While recapitulating basic physics, PFP can introduce “specialized” GRE topics. Examples include particle physics, astrophysics, and nuclear physics. Covered in advanced classes, these subjects might have evaded mention in your courses. Signing up for biophysics, I had to drop particle theory. PHYS 2 helped compensate for the drop. I learned enough about neutrinos and quarks to answer GRE questions about them. In addition to improving your score, surveying advanced topics in PFP can enhance your understanding of physics seminars and conversations. The tour can help you identify which research you should undertake. If you’ve tried condensed-matter and atmospheric research without finding your niche, tasting cosmology in PFP might point toward your next project. Sampling advanced topics in PFP, you can not only prepare for the GRE, but also enrich your research.
I am not encouraging you to replace advanced physics courses with PFP. I encourage you to complement advanced courses with PFP. If particle physics suits your schedule and intrigues you, enjoy. If you need to fulfill a history or social-sciences distribution requirement, check whether PFP can count. Consider PFP if you’ve committed to a thesis and three problem-set courses, you haven’t signed up for the minimum number of courses required by your college, and more problem sets would strangle you. Sleep deprivation improves neither exam scores nor understanding. Not that I sailed through PHYS 2 without working. I worked my rear off—fortunately for my science. Switching mindsets—pausing frustrating calculations to study Kepler—can refresh us. Stretch your calculational toolkit in advanced courses, and reinforce that toolkit with PFP.
In addition to reviewing basic physics and surveying specialized topics, you can seek study help from experts in PFP. When your questions about GRE topics overlap with PFP material, ask your instructor and TA. They’ll probably enjoy answering: Imagine teaching physics with little math, with one hand tied behind your back. Some students take your class not because they want to, but because they need science credits. Wouldn’t you enjoy directing a student who cares? While seeking answers, you can get to know your professor or TA. You can learn about his or her research. Maybe PFP will lead you to join that research. PFP not only may connect you to experts able to answer questions as no study guide can. PFP offers opportunities to enhance a course as few non-physics students can and to develop relationships with role models.
Those relationships illustrate the benefits that PFP extends beyond GREs. As mentioned earlier, surveying advanced topics can diversify the research conversations you understand. The survey can direct you toward research you’ll pursue. Further exposure to research can follow from discussions with instructors. Intermissions from problem sets can promote efficiency. Other benefits of PFP include enhancement of explanatory skills and a bird’s-eye view of the scientific process to which you’re pledging several years. What a privilege we enjoy, PFP shows. We physicists explore questions asked for millennia. We wear mantles donned by Faraday, Bernoulli, and Pauli. When integrals pour out our ears and experiments break down, PFP can remind us why we bother. And that we’re in fine company.

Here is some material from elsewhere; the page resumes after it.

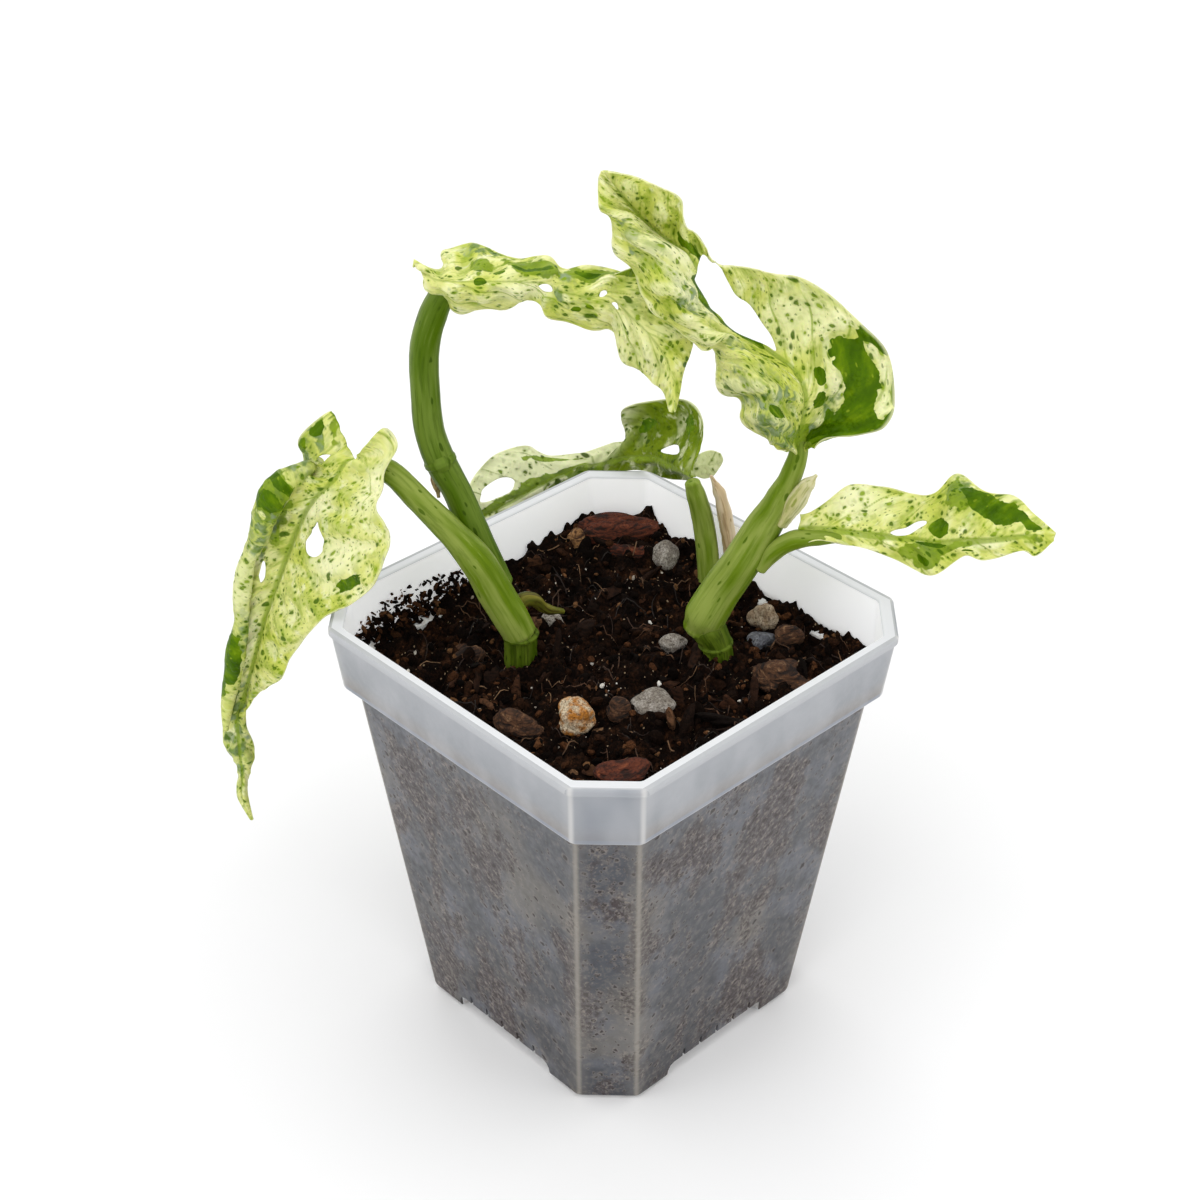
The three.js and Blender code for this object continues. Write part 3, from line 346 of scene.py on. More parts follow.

Physics for Poets can improve your Physics GRE score and reinforce your physics major. Surveying basic physics, PFP will force you to review GRE topics. PFP may introduce specialized GRE topics absent from most physics majors. Opportunities abound to re-memorize equations and to complement lectures with math. Questioning instructors, you can deepen your understanding as with no study guide. Beyond boosting your GRE score, PFP can broaden your research repertoire, energize your calculations, improve your explanatory skills, and inspire.
Good luck with the academic year, and see you in grad school!
Honestly, the best course for the physics GRE is the “modern physics” course that is typically taught in sophomore year. It will cover pretty much all the important things PFP does and at just the appropriate level of mathematics. That plus remembering your freshman physics and a bit of stat mech and you’re golden.
I took the GRE 8 years after my physics courses (three for law school, five years of boring work) – simply reread Halliday & Resnick one week before exam – received a score of 990 out of 1000. Applied/Attended one school Caltech – did terrible in theoretical physics Phd. program and dropped out after two years. So the physics GRE is meaningless in my opinion.
You mentioned Marcelo Gleiser, so I am to take that you are a Dartmouth undergraduate… I intend to apply there for a PhD.
As I mentioned in a blog post, simply using lower-division textbooks for study (and Griffiths for the more advanced QM or electrodynamics stuff) can still net you a 60th-70th percentile. So I echo Mark’s statement above, since the only real use I would have for a PGRE is to measure how well one does under pressure.
Thanks for your thoughts! The extent to which the GRE measures qualities needed in grad school has been debated extensively. I agree that the GRE’s effectiveness is questionable. Since many students must take it, though, I pointed out a convenient study tool that not everyone realizes exists.
klingonecology: Good luck with your application! I attended Dartmouth as an undergraduate, and I’m now at Caltech.
Very good and novel approach to PGRE prep! It would be good to develop a problem book which accompanies this approach-ie ” Physics for Poets with Problems for Physicists”.
Thanks very much for your comment! I’m glad the proposal resonated with you. Such a book sounds handy. If anyone publishes one, I will be glad to review it on this blog!